Eleven of the nation’s largest PBMs filed the lawsuit to invalidate Act 900, an Arkansas law passed in 2015. PBMs work as intermediaries between pharmacies and prescription-drug plans that reimburse pharmacies for drugs used by plan beneficiaries. Act 900 required PBMs to reimburse pharmacies at a price no less than the pharmacy’s wholesale cost, among other requirements. The law was enacted at the urging of community pharmacies, which had complained that certain PBMs were reimbursing the cost of pharmaceuticals at a rate lower than many pharmacies’ wholesale cost, thereby jeopardizing the viability of many community pharmacies. The PBMs argued in part that Act 900 was written broadly enough to encompass ERISA plans, which meant that the law made an “implicit reference” to ERISA, thereby triggering preemption. The PBMs pointed to an Eighth Circuit decision decided in their favor a few years earlier, Pharmaceutical Care Mgmt. Assn. v. Gerhart, 852, F.3d 722 (8th Cir. 2017), in which the appellate court had invalidated a similar law passed in Iowa.

The trial court and, subsequently, a panel on the Eighth Circuit each concluded that it was obliged to follow the prior precedent of Gerhart, which established that ERISA preempted a state law if it contained an “implicit reference” to an ERISA plan — namely, where the state law was written broadly enough to encompass ERISA plans among other insurance plans not subject to ERISA.

Arkansas petitioned the Supreme Court for review and was joined by 47 attorneys general and the federal government writing amici briefs, collectively urging the Court to reject such an overbroad reading of ERISA’s preemption.

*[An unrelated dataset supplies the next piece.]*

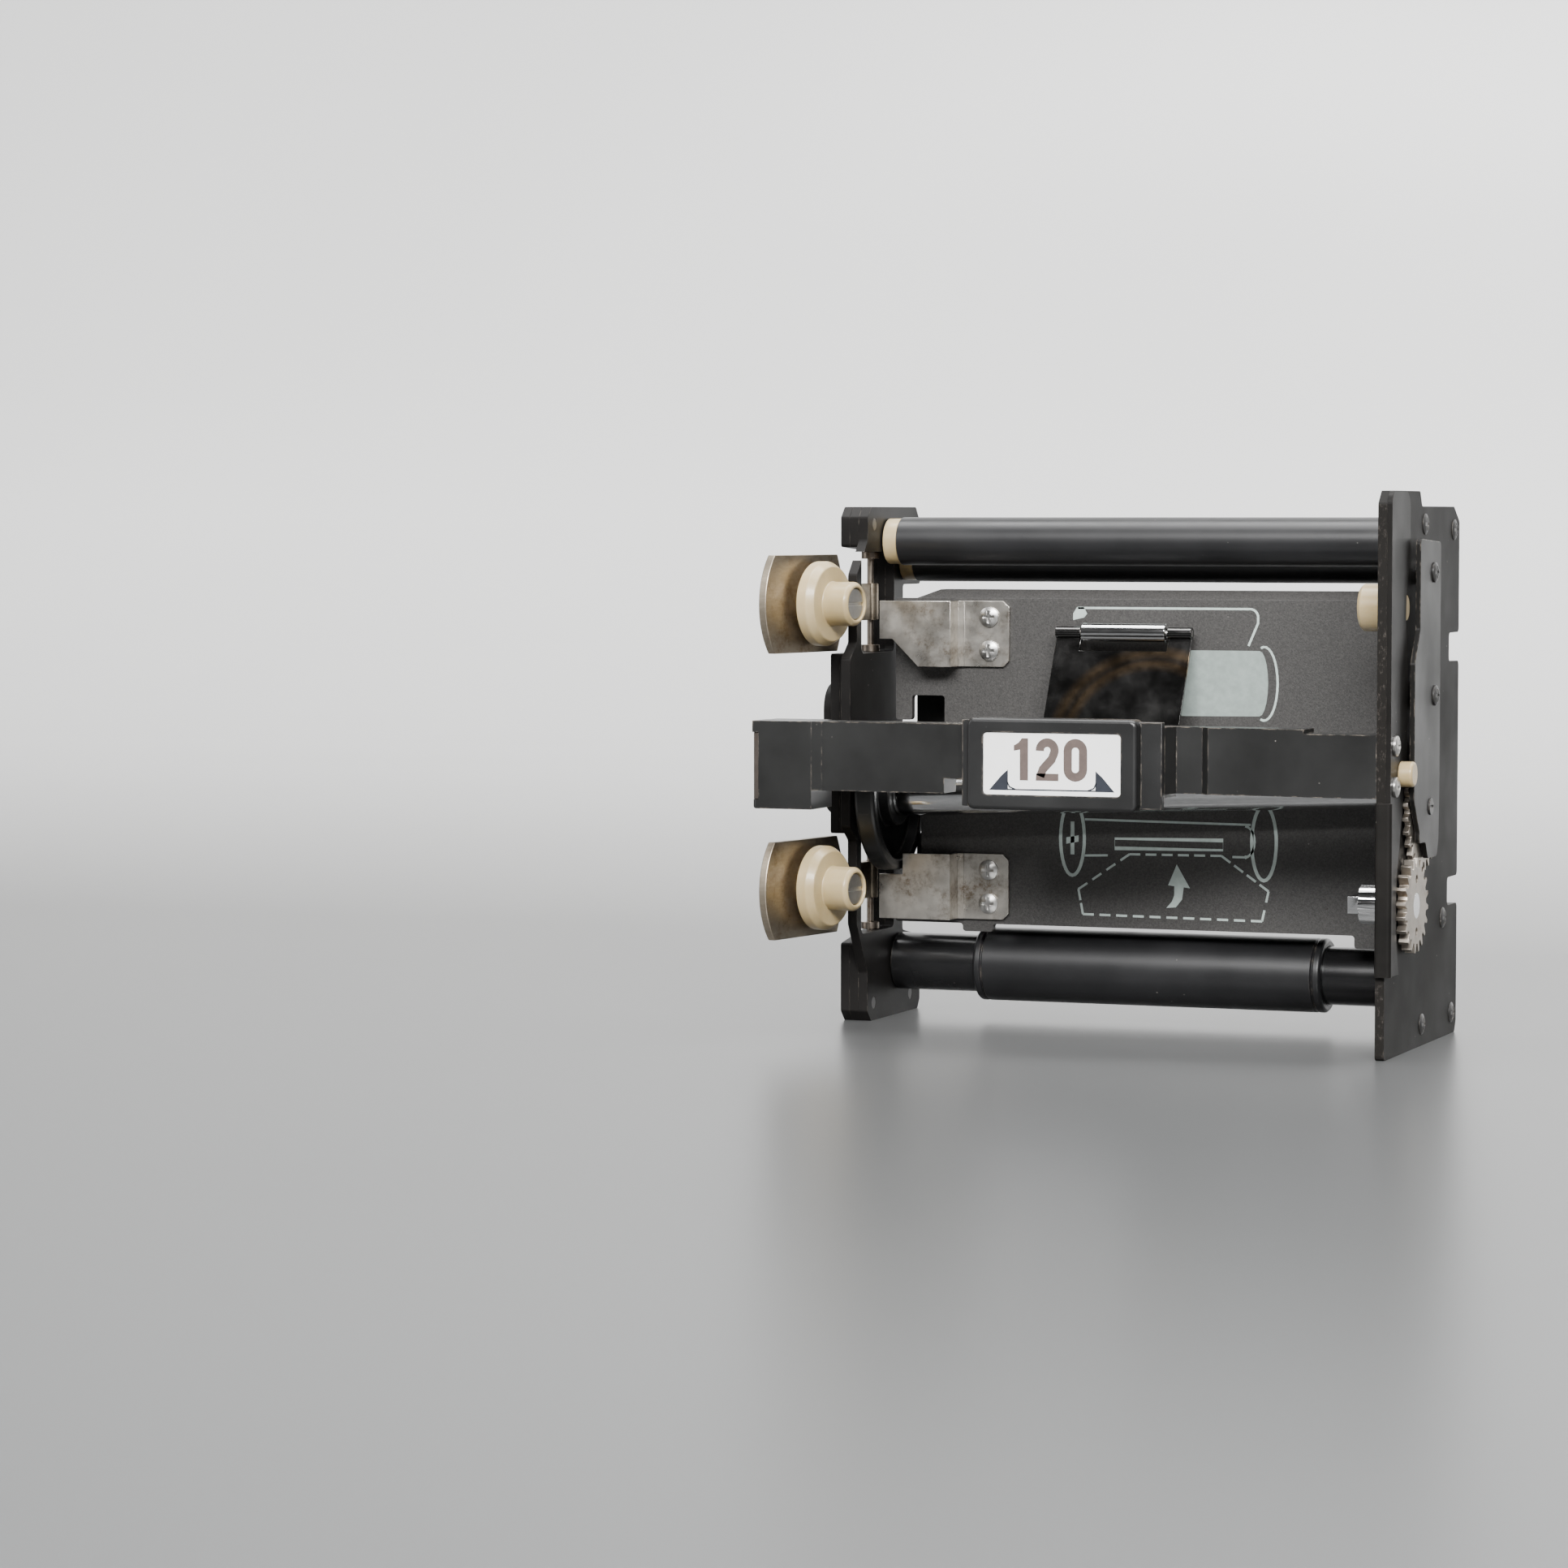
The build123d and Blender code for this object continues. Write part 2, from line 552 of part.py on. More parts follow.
# ---- Rollers on fixed shafts between the side plates
ring_t = 1.8
roller_left = -inner_x + 0.15
roller_right = inner_x - 0.15
for y, z, r in (top_front, top_rear, bottom):
    left_inner -= rod_x(layer_x[1] - 1, layer_x[0] + 1, y, z, shaft_r)
for name, (y, z, r) in (("top_front", top_front), ("top_rear", top_rear)):
    tube = rod_x(roller_left + ring_t, roller_right - ring_t, y, z, r)
    tube -= rod_x(roller_left, roller_right, y, z, r - 0.8)
    rings = []
    for x0, x1, plug in ((roller_left, roller_left + ring_t, 1), (roller_right - ring_t, roller_right, -1)):
        ring = rod_x(x0, x1, y, z, r - 0.15)
        start = x1 if plug > 0 else x0 - 2
        ring += rod_x(start, start + 2, y, z, r - 0.8)
        rings.append(ring - rod_x(x0 - 4, x1 + 4, y, z, shaft_r + run_gap))
    parts[name + "_roller"] = tube
    parts[name + "_end_rings"] = Compound(rings)
    parts[name + "_shaft"] = rod_x(layer_x[1], shaft_end, y, z, shaft_r)

bottom_y, bottom_z, bottom_r = bottom
sleeve_left = -23.6
sleeve_right = 21.4
bottom_core = rod_x(roller_left, roller_right, bottom_y, bottom_z, bottom_r)
bottom_core -= rod_x(roller_left - 1, roller_right + 1, bottom_y, bottom_z, shaft_r + run_gap)
sleeve = rod_x(sleeve_left, sleeve_right, bottom_y, bottom_z, sleeve_r)
sleeve = chamfer(sleeve.edges().filter_by(GeomType.CIRCLE), 0.3)
for x in (sleeve_left + 1.1, sleeve_right - 1.1):
    groove = rod_x(x - 0.12, x + 0.12, bottom_y, bottom_z, sleeve_r + 1)
    sleeve -= groove - rod_x(x - 1, x + 1, bottom_y, bottom_z, sleeve_r - 0.25)
sleeve -= rod_x(sleeve_left - 1, sleeve_right + 1, bottom_y, bottom_z, bottom_r)

# ---- Winding bar and thumbwheel
wheel_start = 0.6
wheel = along_bar(wheel_start, wheel_start + wheel_t, wheel_r)
wheel = chamfer(wheel.edges().filter_by(GeomType.CIRCLE), 0.25)
dish = along_bar(wheel_start + 1.0, wheel_start + wheel_t + 1, wheel_r - 1.3)
wheel -= dish
axle_r = 1.5
wheel += along_bar(wheel_start + 0.9, wheel_start + wheel_t, bar_r + 1.2)
wheel -= along_bar(0, wheel_start + wheel_t + 1, axle_r)
winding_bar = along_bar(wheel_start + wheel_t, bar_length - 0.4, bar_r)
winding_bar += along_bar(-layer_t + 0.2, wheel_start + wheel_t + 1, axle_r)
winding_bar += along_bar(bar_length - 1, bar_end, axle_r)
left_inner -= along_bar(-layer_t - 1, 1, axle_r + run_gap)

# ---- Handle: a cast bar, a framed grip with its film-size plate, and a catch in the left end
arm_step = 0.9
left_end = -42.9
left_block_right = -35.2
right_block_left = 28.2
handle_profile = [
    (left_end, 0), (left_block_right, 0), (left_block_right + 1.0, arm_step), (-19, arm_step - 0.3),
    (grip_left, arm_step - 0.8), (9.4, arm_step - 0.8), (10.2, 2.2), (13.4, 2.2), (14.4, 1.0), (21.4, 1.0),
    (right_block_left, 0), (inner_x, 0), (inner_x, handle_depth), (left_end, handle_depth),
]
handle = extrude(make_face(Polyline(*handle_profile, close=True)), amount=handle_high - handle_low)
handle = Pos(0, 0, handle_low) * handle
handle -= block(-18.3, grip_left - 1.1, -3, handle_depth + 1, handle_low - 1, handle_low + 1.8)
handle -= block(grip_right + 2.6, inner_x + 1, -3, handle_depth + 1, handle_low - 1, handle_low + 0.5)
handle -= block(right_block_left - 2, inner_x + 1, -3, handle_depth + 1, handle_high - 0.5, handle_high + 1)
left_block = block(left_end, left_block_right, 0, 7.0, 27.7, handle_high)
handle += fillet(left_block.edges().group_by(Axis.X)[0], 0.5)
strut = block(boss_out - 2.4, boss_out, handle_depth - 1, 26.8, 29.2, 36.4)
handle += fillet(strut.edges().filter_by(Axis.Z).group_by(Axis.Y)[-1], 1.0)
handle -= block(left_end - 1, left_end + 0.8, -1, 3.2, 28.8, 37.0)
for y, z in handle_screws:
    handle -= rod_x(inner_x - 4, inner_x + 1, y, z, shank_r)
for y, z in boss_rivets:
    handle -= rod_x(boss_out - 1.0, boss_out + 1, y, z, 1.4)
catch = block(left_end + 0.1, left_end + 0.8, 0.2, 3.2, 28.8, 37.0)

grip = block(grip_left, grip_right, grip_front, arm_step - 0.8, grip_low, grip_high)
grip = fillet(grip.edges().filter_by(Axis.Y), 0.9)
grip = fillet(grip.edges().group_by(Axis.Y)[0], 0.5)
flange_front = grip_front + 1.6
for x0, x1 in ((grip_left - 1.1, grip_left + 0.5), (grip_right - 0.5, grip_right + 2.6)):
    grip += block(x0, x1, flange_front, arm_step - 0.8, grip_low + 0.3, grip_high - 0.3)
label_left = -12.3
label_right = 4.8
label_low = 30.2
label_high = 37.6
label_t = 0.5
label_front = grip_front + 0.15
pocket = block(label_left, label_right, grip_front - 1, label_front + label_t, label_low, label_high)
pocket = fillet(pocket.edges().filter_by(Axis.Y), 0.5)
grip -= pocket
label = pocket & block(label_left, label_right, label_front, label_front + label_t, label_low, label_high)

parts["left_inner_plate"] = left_inner
parts["right_side_plate"] = right_plate
parts["back_panel"] = panel
parts["hold_down_screws"] = Compound(pad_screws)
parts["tension_spring_foot"] = tension_foot
parts["tension_spring_leaf"] = tension_leaf
parts["tension_screws"] = Compound(tension_screws)
parts["tension_pin"] = tension_pin
parts["tension_roller"] = tension_roller
parts["pressure_plate"] = pressure_plate
parts["pressure_guide_posts"] = Compound(guide_posts)
parts["pressure_guide_pins"] = Compound(guide_pins)
parts["pressure_springs"] = pressure_springs
parts["bottom_shaft"] = rod_x(layer_x[1], shaft_end, bottom_y, bottom_z, shaft_r)
parts["bottom_roller"] = bottom_core
parts["bottom_roller_sleeve"] = sleeve
parts["thumbwheel"] = wheel
parts["winding_bar"] = winding_bar
parts["handle"] = handle
parts["handle_catch"] = catch
parts["handle_grip"] = grip
parts["film_size_plate"] = label

# ---- Move the origin to the middle of the base, and write each piece
whole = Compound([piece for piece in parts.values()]).bounding_box()
middle_x = (whole.min.X + whole.max.X) / 2
middle_y = (whole.min.Y + whole.max.Y) / 2
print("origin shift", -middle_x, -middle_y, "size", whole.size)
os.makedirs("parts", exist_ok=True)
for name, piece in parts.items():
    export_step(Pos(-middle_x, -middle_y, 0) * piece, f"parts/{name}.step")
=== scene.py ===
import bmesh
import bpy
import json
import math
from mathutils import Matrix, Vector


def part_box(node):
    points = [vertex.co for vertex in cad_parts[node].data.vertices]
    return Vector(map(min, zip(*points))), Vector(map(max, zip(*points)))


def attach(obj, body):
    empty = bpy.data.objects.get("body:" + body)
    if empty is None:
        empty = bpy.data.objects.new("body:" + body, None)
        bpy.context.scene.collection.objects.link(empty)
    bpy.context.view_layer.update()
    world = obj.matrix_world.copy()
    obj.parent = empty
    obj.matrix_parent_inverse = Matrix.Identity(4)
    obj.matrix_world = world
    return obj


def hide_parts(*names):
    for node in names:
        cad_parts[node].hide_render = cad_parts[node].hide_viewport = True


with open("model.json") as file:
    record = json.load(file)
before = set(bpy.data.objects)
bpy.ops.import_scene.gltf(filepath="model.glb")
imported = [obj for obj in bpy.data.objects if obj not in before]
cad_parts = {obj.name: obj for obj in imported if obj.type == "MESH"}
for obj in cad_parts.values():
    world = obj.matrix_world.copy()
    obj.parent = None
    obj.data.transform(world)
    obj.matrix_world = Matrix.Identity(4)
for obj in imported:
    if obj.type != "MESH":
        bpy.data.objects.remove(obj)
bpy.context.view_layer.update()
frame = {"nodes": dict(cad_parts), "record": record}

mm = 0.001


def nodeBox(name):
    low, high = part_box(name)
    return Vector(low), Vector(high)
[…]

The Rutledge Court ultimately agreed with the Arkansas petitioners, reaffirming the prior precedent of ERISA preemption and rejecting the emerging string of precedent in the Eighth Circuit. In doing so, the Court distinguished the two groups of cases based upon the focus and scope of the regulation at hand. In particular, the Court reiterated that ERISA preemption is classically triggered where state law requires benefit plans to be structured in particular ways, such as requiring payment of specific benefits, [3] or binding administrators to specific rules. [4] However, where the state law imposes regulations that have an indirect economic effect on ERISA plans, [5] or merely affect cost, [6] the regulation is not impermissibly connected and federal preemption is not triggered.

The Supreme Court noted that Act 900 affected pharmacy rates whether or not the plans fall within ERISA’s coverage and that the cost impacts on ERISA plans were not so acute as to require plans to adopt certain schemes of substantive coverage. Accordingly, the Court determined that Act 900 was not preempted by ERISA.

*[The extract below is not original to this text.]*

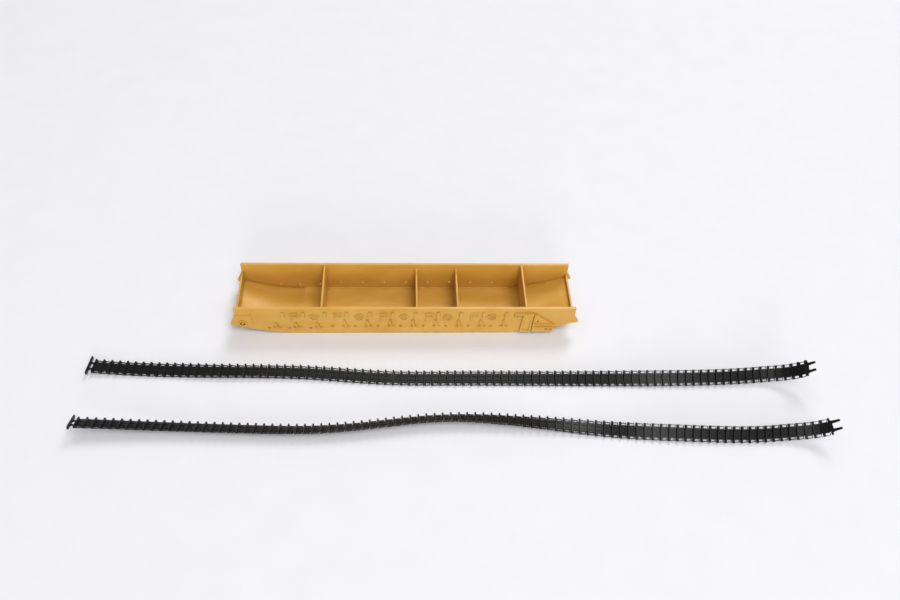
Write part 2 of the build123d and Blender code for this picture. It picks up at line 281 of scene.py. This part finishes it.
def fillets(material):
    """The rounded inner corners of the tub: beside the flat floor between the bulkheads, up
    both ends of every bulkhead, and along the foot of the three that stand on the flat."""
    shape = bmesh.new()
    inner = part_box("floor_pan")[1][1]
    walls = [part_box(f"bulkhead_{i}") for i in (1, 2, 3, 4)]
    low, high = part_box("floor_pan")[0][2], walls[1][0][2]
    starts = [FLAT_START] + [box[1][0] for box in walls[:3]]
    ends = [min(box[0][0], FLAT_END) for box in walls]
    for y, inward in ((-inner, 1), (inner, -1)):
        for start, end in zip(starts, ends):
            fillet(shape, (start, y, high), (end, y, high), (0, inward, 0), (0, 0, 1))
        for box in walls:
            foot = max(box[0][2], low)
            for x, outward in ((box[0][0], -1), (box[1][0], 1)):
                fillet(shape, (x, y, foot), (x, y, box[1][2]), (outward, 0, 0), (0, inward, 0))
    for box in walls[:3]:
        for x, outward in ((box[0][0], -1), (box[1][0], 1)):
            fillet(shape, (x, -inner, high), (x, inner, high), (outward, 0, 0), (0, 0, 1))
    piece = new_piece("inner_fillets", shape, material)
    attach(piece, "hull")


def webs(frame, material):
    """The thin vinyl web at every border between two runs of links."""
    for track in ("track_a", "track_b"):
        hinges = sorted((joint for joint in frame["joints"]
                         if joint["name"].startswith(f"{track}_flex")),
                        key=lambda joint: joint["name"])
        places = [Vector(joint["pos_m"]) for joint in hinges]
        for i, joint in enumerate(hinges):
            across = Vector(joint["axis"]).normalized()
            along = (places[min(i + 1, len(places) - 1)] - places[max(i - 1, 0)]).normalized()
            over = along.cross(across).normalized()
            shape = bmesh.new()
            rings = []
            for step in range(WEB_STEPS + 1):
                reach = WEB_REACH * (2 * step / WEB_STEPS - 1)
                rings.append([shape.verts.new(places[i] + along * reach + across * y + over * z)
                              for y, z in ((-WEB_HALF, -WEB_THICK), (WEB_HALF, -WEB_THICK),
                                           (WEB_HALF, WEB_THICK), (-WEB_HALF, WEB_THICK))])
            tube(shape, rings)
            piece = new_piece(f"{track}_web_{i + 1:02d}", shape, material)
            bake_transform(piece)


# ---- stage ----

def camera():
    down, yaw, roll = (math.radians(a) for a in (CAMERA_DOWN, CAMERA_YAW, CAMERA_ROLL))
    ahead = Vector((-math.sin(yaw) * math.cos(down), math.cos(yaw) * math.cos(down),
                    -math.sin(down)))
    level = Vector((math.cos(yaw), math.sin(yaw), 0))
    over = level.cross(ahead)
    right = level * math.cos(roll) + over * math.sin(roll)
    up = over * math.cos(roll) - level * math.sin(roll)
    data = bpy.data.cameras.new("camera")
    data.sensor_width = CAMERA_SENSOR
    data.lens = CAMERA_LENS
    data.clip_start = CAMERA_CLIP
    eye = bpy.data.objects.new("camera", data)
    bpy.context.scene.collection.objects.link(eye)
    turn = Matrix((right, up, -ahead)).transposed().to_4x4()
    eye.matrix_world = Matrix.Translation(CAMERA_AT) @ turn
    bpy.context.scene.camera = eye


def soft_light(name, at, aim, size, power):
    data = bpy.data.lights.new(name, "AREA")
    data.shape = "DISK"
    data.size = size
    data.energy = power
    lamp = bpy.data.objects.new(name, data)
    bpy.context.scene.collection.objects.link(lamp)
    lamp.location = at
    lamp.rotation_euler = (Vector(aim) - Vector(at)).to_track_quat("-Z", "Y").to_euler()


def studio():
    mesh = bpy.data.meshes.new("floor")
    corners = [(x * PAPER_HALF, y * PAPER_HALF, 0) for x, y in ((-1, -1), (1, -1), (1, 1), (-1, 1))]
    mesh.from_pydata(corners, [], [(0, 1, 2, 3)])
    floor = bpy.data.objects.new("floor", mesh)
    floor.location.z = -PAPER_DROP
    bpy.context.scene.collection.objects.link(floor)
    mesh.materials.append(backdrop_paper())
    world = bpy.data.worlds.new("studio")
    bpy.context.scene.world = world
    world.use_nodes = True
    background = world.node_tree.nodes["Background"]
    background.inputs["Color"].default_value = SKY
    background.inputs["Strength"].default_value = SKY_STRENGTH
    for lamp in LAMPS:
        soft_light(*lamp)
    bpy.context.scene.view_settings.view_transform = "Standard"


def main():
    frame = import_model()
    camera()
    dress(frame)
    studio()


main()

Rutledge is likely to be viewed as the Court’s rejection of an untenably expansive interpretation of ERISA emerging from the Eighth Circuit and clarification of the permissible scope of state regulation within the context of employee benefit plans. To the practitioner, in particular, it offers better insight into where the Court draws the line with regard to what rises to an impermissible connection.


[1] 2020 WL 7250098, at *4 & 3 (quoting Gobeille v. Liberty Mut. Ins. Co., 136 S. Ct. 936, 194 L. Ed. 2d 20 (2016)).

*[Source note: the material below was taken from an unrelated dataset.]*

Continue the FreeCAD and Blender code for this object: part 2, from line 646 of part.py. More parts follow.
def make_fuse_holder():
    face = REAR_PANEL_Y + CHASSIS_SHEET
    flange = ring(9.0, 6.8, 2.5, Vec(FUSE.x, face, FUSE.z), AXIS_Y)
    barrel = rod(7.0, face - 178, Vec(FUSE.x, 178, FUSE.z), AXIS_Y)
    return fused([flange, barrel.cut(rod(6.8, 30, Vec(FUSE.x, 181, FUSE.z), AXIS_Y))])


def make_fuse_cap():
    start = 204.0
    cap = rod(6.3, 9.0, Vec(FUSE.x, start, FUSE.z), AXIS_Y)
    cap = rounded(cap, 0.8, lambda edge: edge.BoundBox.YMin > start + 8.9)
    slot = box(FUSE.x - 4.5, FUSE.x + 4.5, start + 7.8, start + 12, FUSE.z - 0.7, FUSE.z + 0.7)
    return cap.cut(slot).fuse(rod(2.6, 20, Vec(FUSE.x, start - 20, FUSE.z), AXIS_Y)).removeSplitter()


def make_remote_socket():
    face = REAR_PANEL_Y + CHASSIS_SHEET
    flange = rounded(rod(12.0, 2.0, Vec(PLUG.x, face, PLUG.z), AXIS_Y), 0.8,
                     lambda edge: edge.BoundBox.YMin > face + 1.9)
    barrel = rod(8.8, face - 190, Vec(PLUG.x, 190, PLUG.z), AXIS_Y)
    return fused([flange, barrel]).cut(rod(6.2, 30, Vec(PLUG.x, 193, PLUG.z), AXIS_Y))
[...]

[2] 2020 WL 7250098, at *4.

[3] Citing Shaw v. Delta Air Lines, Inc., 463 U.S. 85, 103 S.Ct. 2890, 77 L.Ed.2d 490 (1983).

[4] Citing Egelhoff v. Egelhoff ex rel. Breiner, 532 U.S. 141, 121 S. Ct. 1322, 149 L. Ed. 2d 264 (2001).

[5] Citing New York State Conference of Blue Cross & Blue Shield Plans v. Travelers Ins. Co., 514 U.S. 645, 115 S.Ct. 1671, 131 L.Ed.2d 695 (1995).

[6] Citing De Buono v. NYSA–ILA Medical and Clinical Services Fund, 520 U.S. 806, 816, 117 S.Ct. 1747, 138 L.Ed.2d 21 (1997). 

DISCLAIMER: Because of the generality of this update, the information provided herein may not be applicable in all situations and should not be acted upon without specific legal advice based on particular situations.